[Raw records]
....................

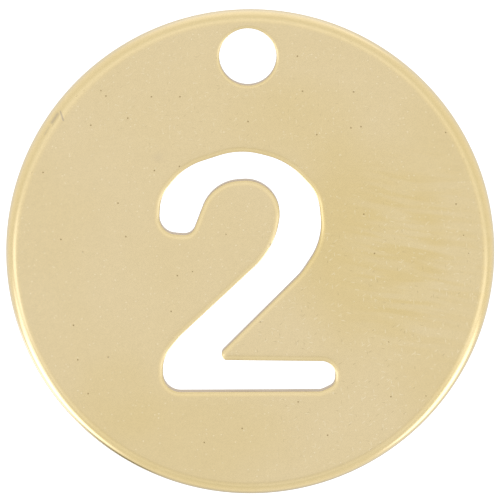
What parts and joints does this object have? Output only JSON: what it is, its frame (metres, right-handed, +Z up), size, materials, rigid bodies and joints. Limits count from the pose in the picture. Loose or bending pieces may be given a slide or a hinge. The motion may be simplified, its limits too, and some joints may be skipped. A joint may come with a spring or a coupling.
{
  "type": "numbered hanging token",
  "caption": "Polished brass disc token with a rounded rim, a round hanging hole near its top and a numeral cut right through its face.",
  "frame": {"origin": "centre of the hanging hole, halfway through the thickness", "axes": "+Z up as the token hangs, -Y out of the readable front face, +X to the reader's right"},
  "size_m": [0.0301, 0.0012, 0.03],
  "materials": {
    "brass": "polished, softly worn"
  },
  "bodies": {
    "root": {"token_disc": "brass"}
  },
  "joints": []
}
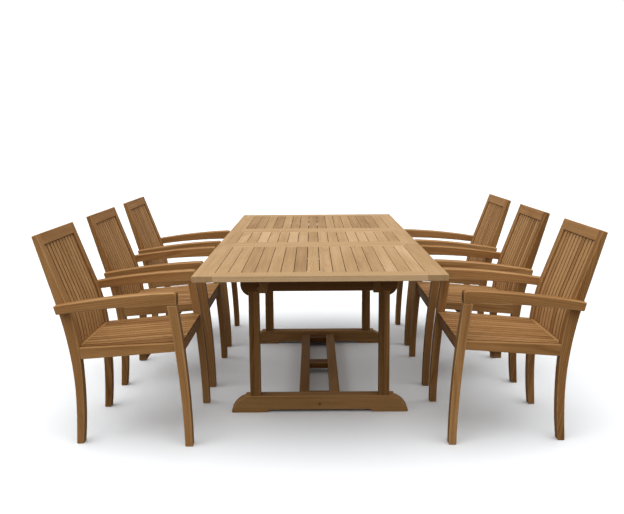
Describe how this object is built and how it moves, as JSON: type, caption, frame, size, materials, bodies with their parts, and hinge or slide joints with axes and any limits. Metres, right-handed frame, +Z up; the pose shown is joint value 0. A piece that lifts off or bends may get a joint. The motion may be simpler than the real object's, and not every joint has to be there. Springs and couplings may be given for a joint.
{
  "type": "patio dining set",
  "caption": "Slatted wooden extending dining table on two trestles, with slatted stacking armchairs along both long sides.",
  "frame": {"origin": "on the floor under the middle of the extended table, which is also the middle of the set", "axes": "+Z up, +Y along the table's length to its far end, +X to the right-hand row of chairs"},
  "size_m": [2.354, 2.4, 0.895],
  "materials": {
    "table_top_teak": "planed and oiled light teak, satin",
    "chair_teak": "sanded and oiled golden-brown teak, satin",
    "shaded_teak": "sanded and oiled teak, a little darker, matt",
    "plug_teak": "dark end-grain teak plug"
  },
  "bodies": {
    "underframe": {"near_trestle_foot": "shaded_teak", "near_trestle_head": "shaded_teak", "near_trestle_left_leg": "shaded_teak", "near_trestle_right_leg": "shaded_teak", "far_trestle_foot": "shaded_teak", "far_trestle_head": "shaded_teak", "far_trestle_left_leg": "shaded_teak", "far_trestle_right_leg": "shaded_teak", "stretcher_rails": "shaded_teak", "stretcher_crossbars": "shaded_teak", "bolt_plugs": "plug_teak", "slide_bearers": "shaded_teak", "slide_cross_rails": "shaded_teak"},
    "near_top": {"near_top_stiles": "table_top_teak", "near_top_rails": "table_top_teak", "near_top_slats": "table_top_teak", "near_top_battens": "shaded_teak", "near_top_runners": "shaded_teak"},
    "far_top": {"far_top_stiles": "table_top_teak", "far_top_rails": "table_top_teak", "far_top_slats": "table_top_teak", "far_top_battens": "shaded_teak", "far_top_runners": "shaded_teak"},
    "leaf": {"leaf_stiles": "table_top_teak", "leaf_rails": "table_top_teak", "leaf_slats": "table_top_teak", "leaf_battens": "shaded_teak"},
    "left_near_chair": {"left_near_chair_legs": "chair_teak", "left_near_chair_arms": "chair_teak", "left_near_chair_rails": "chair_teak", "left_near_chair_seat_slats": "chair_teak", "left_near_chair_back_slats": "chair_teak"},
    "right_near_chair": {"right_near_chair_legs": "chair_teak", "right_near_chair_arms": "chair_teak", "right_near_chair_rails": "chair_teak", "right_near_chair_seat_slats": "chair_teak", "right_near_chair_back_slats": "chair_teak"},
    "left_middle_chair": {"left_middle_chair_legs": "chair_teak", "left_middle_chair_arms": "chair_teak", "left_middle_chair_rails": "chair_teak", "left_middle_chair_seat_slats": "chair_teak", "left_middle_chair_back_slats": "chair_teak"},
    "right_middle_chair": {"right_middle_chair_legs": "chair_teak", "right_middle_chair_arms": "chair_teak", "right_middle_chair_rails": "chair_teak", "right_middle_chair_seat_slats": "chair_teak", "right_middle_chair_back_slats": "chair_teak"},
    "left_far_chair": {"left_far_chair_legs": "chair_teak", "left_far_chair_arms": "chair_teak", "left_far_chair_rails": "chair_teak", "left_far_chair_seat_slats": "chair_teak", "left_far_chair_back_slats": "chair_teak"},
    "right_far_chair": {"right_far_chair_legs": "chair_teak", "right_far_chair_arms": "chair_teak", "right_far_chair_rails": "chair_teak", "right_far_chair_seat_slats": "chair_teak", "right_far_chair_back_slats": "chair_teak"}
  },
  "joints": [
    {"name": "leaf_lift", "type": "slide", "parent": "underframe", "child": "leaf", "axis": [0, 0, 1], "range_m": [0, 0.8985]},
    {"name": "near_top_slide", "type": "slide", "parent": "underframe", "child": "near_top", "axis": [0, 1, 0], "range_m": [0, 0.2995]},
    {"name": "far_top_slide", "type": "slide", "parent": "underframe", "child": "far_top", "axis": [0, -1, 0], "range_m": [0, 0.2995]},
    {"name": "left_near_chair_slide", "type": "slide", "parent": "underframe", "child": "left_near_chair", "axis": [-1, 0, 0], "range_m": [-0.22, 0.5]},
    {"name": "right_near_chair_slide", "type": "slide", "parent": "underframe", "child": "right_near_chair", "axis": [1, 0, 0], "range_m": [-0.22, 0.5]},
    {"name": "left_middle_chair_slide", "type": "slide", "parent": "underframe", "child": "left_middle_chair", "axis": [-1, 0, 0], "range_m": [-0.22, 0.5]},
    {"name": "right_middle_chair_slide", "type": "slide", "parent": "underframe", "child": "right_middle_chair", "axis": [1, 0, 0], "range_m": [-0.22, 0.5]},
    {"name": "left_far_chair_slide", "type": "slide", "parent": "underframe", "child": "left_far_chair", "axis": [-1, 0, 0], "range_m": [-0.22, 0.5]},
    {"name": "right_far_chair_slide", "type": "slide", "parent": "underframe", "child": "right_far_chair", "axis": [1, 0, 0], "range_m": [-0.22, 0.5]}
  ],
  "couplings": [
    {"joint": "near_top_slide", "follows": "leaf_lift", "ratio": 0.33333},
    {"joint": "far_top_slide", "follows": "leaf_lift", "ratio": 0.33333}
  ]
}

....................

=== Description of the task ===
Quote all the records. Keep every word exact.

=== Full solution ===
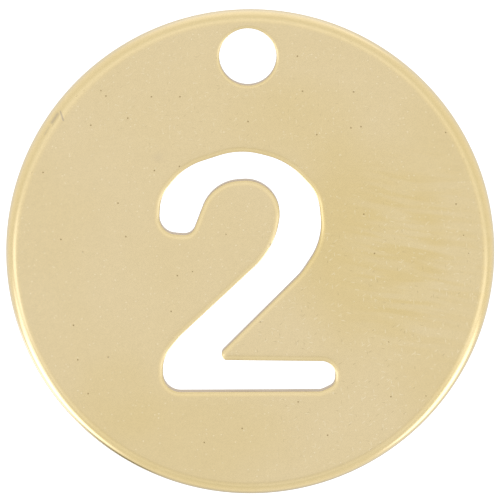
What parts and joints does this object have? Output only JSON: what it is, its frame (metres, right-handed, +Z up), size, materials, rigid bodies and joints. Limits count from the pose in the picture. Loose or bending pieces may be given a slide or a hinge. The motion may be simplified, its limits too, and some joints may be skipped. A joint may come with a spring or a coupling.
{
  "type": "numbered hanging token",
  "caption": "Polished brass disc token with a rounded rim, a round hanging hole near its top and a numeral cut right through its face.",
  "frame": {"origin": "centre of the hanging hole, halfway through the thickness", "axes": "+Z up as the token hangs, -Y out of the readable front face, +X to the reader's right"},
  "size_m": [0.0301, 0.0012, 0.03],
  "materials": {
    "brass": "polished, softly worn"
  },
  "bodies": {
    "root": {"token_disc": "brass"}
  },
  "joints": []
}
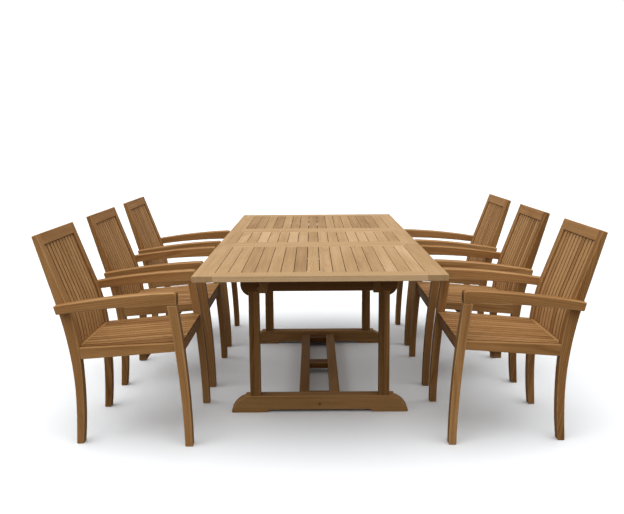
Describe how this object is built and how it moves, as JSON: type, caption, frame, size, materials, bodies with their parts, and hinge or slide joints with axes and any limits. Metres, right-handed frame, +Z up; the pose shown is joint value 0. A piece that lifts off or bends may get a joint. The motion may be simpler than the real object's, and not every joint has to be there. Springs and couplings may be given for a joint.
{
  "type": "patio dining set",
  "caption": "Slatted wooden extending dining table on two trestles, with slatted stacking armchairs along both long sides.",
  "frame": {"origin": "on the floor under the middle of the extended table, which is also the middle of the set", "axes": "+Z up, +Y along the table's length to its far end, +X to the right-hand row of chairs"},
  "size_m": [2.354, 2.4, 0.895],
  "materials": {
    "table_top_teak": "planed and oiled light teak, satin",
    "chair_teak": "sanded and oiled golden-brown teak, satin",
    "shaded_teak": "sanded and oiled teak, a little darker, matt",
    "plug_teak": "dark end-grain teak plug"
  },
  "bodies": {
    "underframe": {"near_trestle_foot": "shaded_teak", "near_trestle_head": "shaded_teak", "near_trestle_left_leg": "shaded_teak", "near_trestle_right_leg": "shaded_teak", "far_trestle_foot": "shaded_teak", "far_trestle_head": "shaded_teak", "far_trestle_left_leg": "shaded_teak", "far_trestle_right_leg": "shaded_teak", "stretcher_rails": "shaded_teak", "stretcher_crossbars": "shaded_teak", "bolt_plugs": "plug_teak", "slide_bearers": "shaded_teak", "slide_cross_rails": "shaded_teak"},
    "near_top": {"near_top_stiles": "table_top_teak", "near_top_rails": "table_top_teak", "near_top_slats": "table_top_teak", "near_top_battens": "shaded_teak", "near_top_runners": "shaded_teak"},
    "far_top": {"far_top_stiles": "table_top_teak", "far_top_rails": "table_top_teak", "far_top_slats": "table_top_teak", "far_top_battens": "shaded_teak", "far_top_runners": "shaded_teak"},
    "leaf": {"leaf_stiles": "table_top_teak", "leaf_rails": "table_top_teak", "leaf_slats": "table_top_teak", "leaf_battens": "shaded_teak"},
    "left_near_chair": {"left_near_chair_legs": "chair_teak", "left_near_chair_arms": "chair_teak", "left_near_chair_rails": "chair_teak", "left_near_chair_seat_slats": "chair_teak", "left_near_chair_back_slats": "chair_teak"},
    "right_near_chair": {"right_near_chair_legs": "chair_teak", "right_near_chair_arms": "chair_teak", "right_near_chair_rails": "chair_teak", "right_near_chair_seat_slats": "chair_teak", "right_near_chair_back_slats": "chair_teak"},
    "left_middle_chair": {"left_middle_chair_legs": "chair_teak", "left_middle_chair_arms": "chair_teak", "left_middle_chair_rails": "chair_teak", "left_middle_chair_seat_slats": "chair_teak", "left_middle_chair_back_slats": "chair_teak"},
    "right_middle_chair": {"right_middle_chair_legs": "chair_teak", "right_middle_chair_arms": "chair_teak", "right_middle_chair_rails": "chair_teak", "right_middle_chair_seat_slats": "chair_teak", "right_middle_chair_back_slats": "chair_teak"},
    "left_far_chair": {"left_far_chair_legs": "chair_teak", "left_far_chair_arms": "chair_teak", "left_far_chair_rails": "chair_teak", "left_far_chair_seat_slats": "chair_teak", "left_far_chair_back_slats": "chair_teak"},
    "right_far_chair": {"right_far_chair_legs": "chair_teak", "right_far_chair_arms": "chair_teak", "right_far_chair_rails": "chair_teak", "right_far_chair_seat_slats": "chair_teak", "right_far_chair_back_slats": "chair_teak"}
  },
  "joints": [
    {"name": "leaf_lift", "type": "slide", "parent": "underframe", "child": "leaf", "axis": [0, 0, 1], "range_m": [0, 0.8985]},
    {"name": "near_top_slide", "type": "slide", "parent": "underframe", "child": "near_top", "axis": [0, 1, 0], "range_m": [0, 0.2995]},
    {"name": "far_top_slide", "type": "slide", "parent": "underframe", "child": "far_top", "axis": [0, -1, 0], "range_m": [0, 0.2995]},
    {"name": "left_near_chair_slide", "type": "slide", "parent": "underframe", "child": "left_near_chair", "axis": [-1, 0, 0], "range_m": [-0.22, 0.5]},
    {"name": "right_near_chair_slide", "type": "slide", "parent": "underframe", "child": "right_near_chair", "axis": [1, 0, 0], "range_m": [-0.22, 0.5]},
    {"name": "left_middle_chair_slide", "type": "slide", "parent": "underframe", "child": "left_middle_chair", "axis": [-1, 0, 0], "range_m": [-0.22, 0.5]},
    {"name": "right_middle_chair_slide", "type": "slide", "parent": "underframe", "child": "right_middle_chair", "axis": [1, 0, 0], "range_m": [-0.22, 0.5]},
    {"name": "left_far_chair_slide", "type": "slide", "parent": "underframe", "child": "left_far_chair", "axis": [-1, 0, 0], "range_m": [-0.22, 0.5]},
    {"name": "right_far_chair_slide", "type": "slide", "parent": "underframe", "child": "right_far_chair", "axis": [1, 0, 0], "range_m": [-0.22, 0.5]}
  ],
  "couplings": [
    {"joint": "near_top_slide", "follows": "leaf_lift", "ratio": 0.33333},
    {"joint": "far_top_slide", "follows": "leaf_lift", "ratio": 0.33333}
  ]
}